How the Texas Turmoil Ripples Through National Travel

While the worst of the storms remained localized over Texas, the impact on the broader U.S. air travel system was anything but local. As cancellations and long delays mounted in Dallas and Austin, aircraft and crews scheduled to connect onward to cities from the Pacific Northwest to the Southeast were left out of position, affecting travelers who never set foot in the state.

By late Sunday, trip planning services reported elevated disruption metrics on routes that relied heavily on connections through North Texas, particularly for passengers flying between smaller regional airports and coastal cities. Some airlines attempted to mitigate the damage by upgauging aircraft on remaining flights or rerouting passengers through alternative hubs, but spare capacity was limited this close to a busy late winter travel period.

Industry analysts say the Texas turmoil underscores how the U.S. aviation system increasingly lacks resilience when faced with even routine winter weather. With airlines operating close to their maximum capacity, air traffic control facilities managing aging infrastructure and chronic staffing shortfalls, and airports like Dallas Fort Worth already ranking among the slowest for on time performance, relatively ordinary storms can now generate headline making disruption.

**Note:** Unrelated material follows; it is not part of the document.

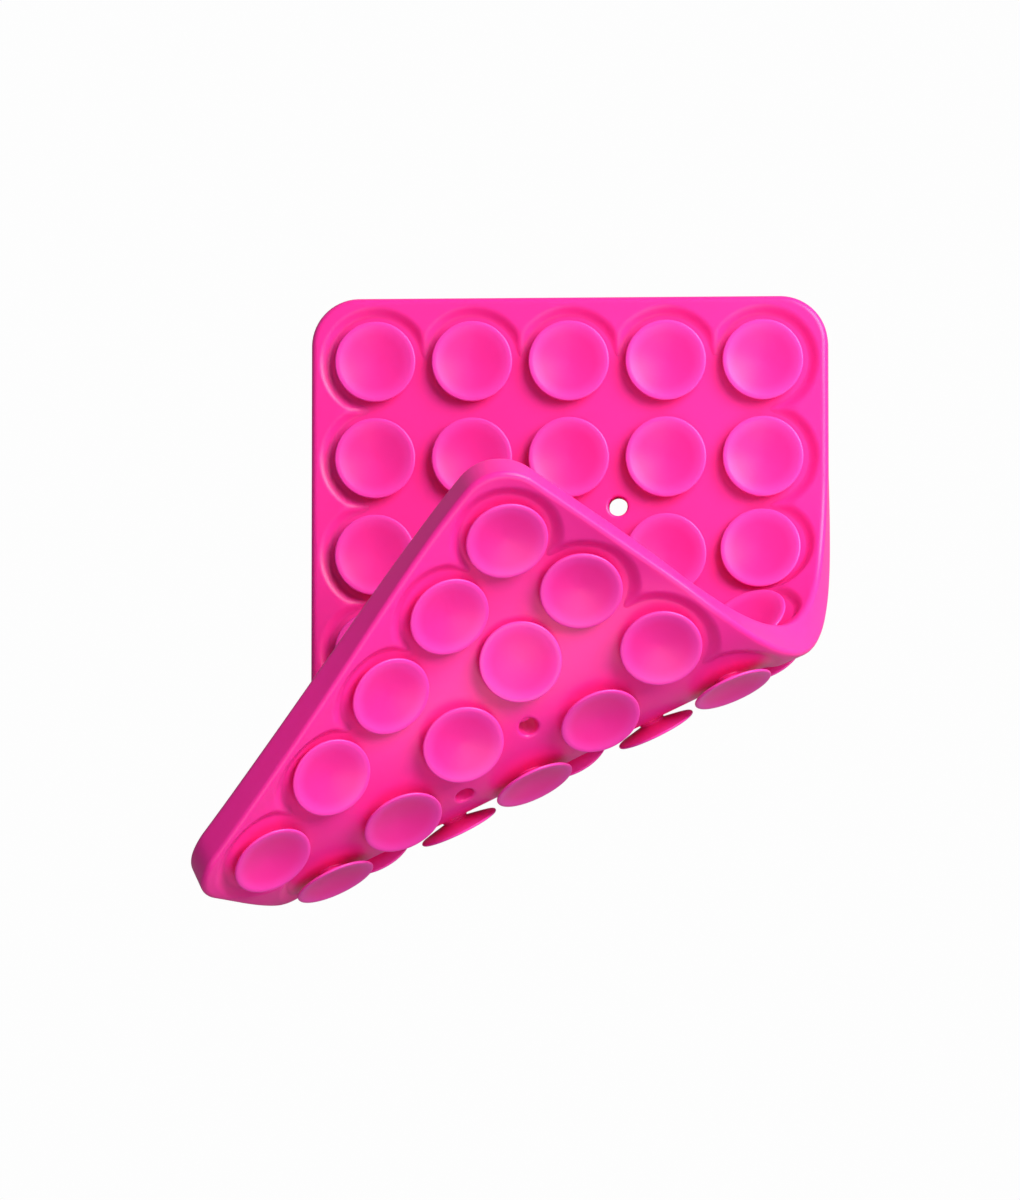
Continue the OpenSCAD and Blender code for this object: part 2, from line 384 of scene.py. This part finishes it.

For Texas travelers, the lessons are becoming familiar: book earlier flights in the day when possible, pad connection times at historically delay prone hubs, and maintain flexible plans for the hours after scheduled arrival. For many passengers who spent the weekend stranded in terminals from Dallas to Austin, those lessons have come at the cost of missed events, lost workdays and unplanned overnight stays, as Texas once again finds itself at the center of U.S. air travel turmoil.